2. I would like to commend the work undertaken by Ambassador Olga Fellicer, Permanent Representative of Mexico in Vienna, for her untiring efforts in achieving consensus on the draft declaration of this Conference, which required extensive consultations and laborious negotiations.
3. Malaysia fully supports the convening
of this Conference. As required by the Treaty, this Conference is to consider
and decide measures consistent with international law that may be taken
to accelerate the ratification process in order to facilitate its early
entry into force. We have an important task before us. It is the hope of
my delegation that further progress could be achieved in the ratification
process as a result of this Conference.
4. Since its opening for signature in New York five years ago, the Treaty has become an international standard to judge the level of acceptance among the world community of its aim to ban forever, all forms of nuclear weapon test explosion. Since then, the Treaty has attracted 161 State Signatories, or approximately 85 percent of the world's sovereign states. Despite the encouraging level of acceptance, its timely entry into force is still uncertain.
5. The Treaty requires the ratification of all 44 states mentioned in its Annex II before it could enter into force. As we know, to-date, 41 of them have signed and out of that, 31 have ratified. My delegation firmly believes that all 44 states have equal responsibility in ensuring that the Treaty becomes a reality. We wish to commend the conscientious effort of the Government of Japan to hold consultations and encourage countries that are still outside the Treaty to join in. The result of these efforts is evident from the increased number of ratifying states since the last conference.
6. My delegation is also of the view that the five Nuclear Weapon States (NWS) have a special responsibility to see that the Treaty enters into force. The NWS bear a special responsibility, not only because they are among the 44, but also because they will be looked upon to provide the leadership in making the ban on nuclear tests a reality.
7. We commend all five NWS for refraining from nuclear testing since the Treaty's opening for signature and we welcome the fact that since the last Article XIV conference, the Russian Federation has joined the UK and France as ratifying states. My delegation strongly adheres to the belief that any measure of success for the CTBT could only be gauged when all the five NWS including the remaining countries in Annex II that have not signed and ratified are on board. This should be the priority for convening this Conference.
8. However, we are concerned and disappointed that the United States has taken the position not to ratify the Treaty and we hope that they would reconsider that position. We view that any positive development on their part in this respect would have an emphatic and equally positive effect on the progress towards entry into force of the Treaty. Indeed, we regret that a decade after the end of the Cold War, the world remained uninsured against the perils of nuclear weapons.

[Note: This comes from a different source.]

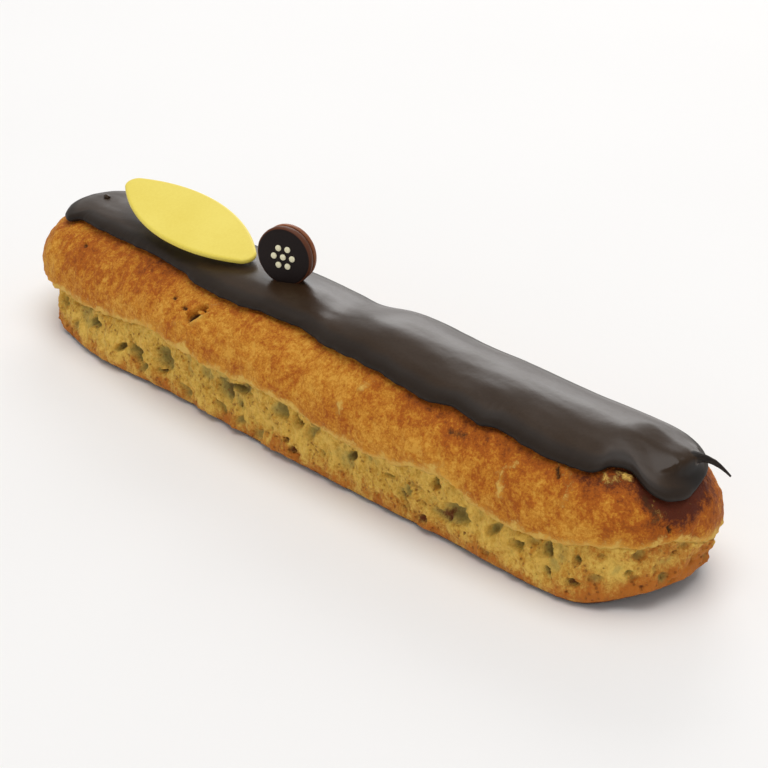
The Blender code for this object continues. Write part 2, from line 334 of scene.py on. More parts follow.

9. We believe that the early ratification
by the United States and China would pave the way and encourage the remaining
countries in Annex II to sign and ratify, thus enabling the Treaty to enter
into force. We believe in the principle of leadership by example and the
NWS have an important role to play in this regard.
10. Malaysia shares the view of those in this assembly, who is in favor of the earliest possible entry into force of the CTBT. Malaysia has signed the CTBT in July 1998. We fully recognize the importance of the universal adherence to the CTBT and we hope to join the group of ratifying states soon.
11. It is important to note that a big majority of the states have signed the Treaty and the process of ratification is ongoing. Bearing these facts in mind, it is also important that we keep the long-term interest in sight. The CTBT is intended to enforce a comprehensive ban on nuclear test explosions and to halt the qualitative development of nuclear weapons.
12. In this regard, member states should continue to support the development of the verification regime capable of detecting nuclear explosions anywhere in the world as required by the Treaty. The execution of this formidable task is being ably handled by the Provisional Technical Secretariat of the CTBTO, under the leadership of its Executive Secretary, Dr. Wolfgang Hoffmann. We wish to commend the excellent work being carried out by the Secretariat. The verification network, when completed will represent the most tangible effort and support of the international community towards the aims of the Treaty.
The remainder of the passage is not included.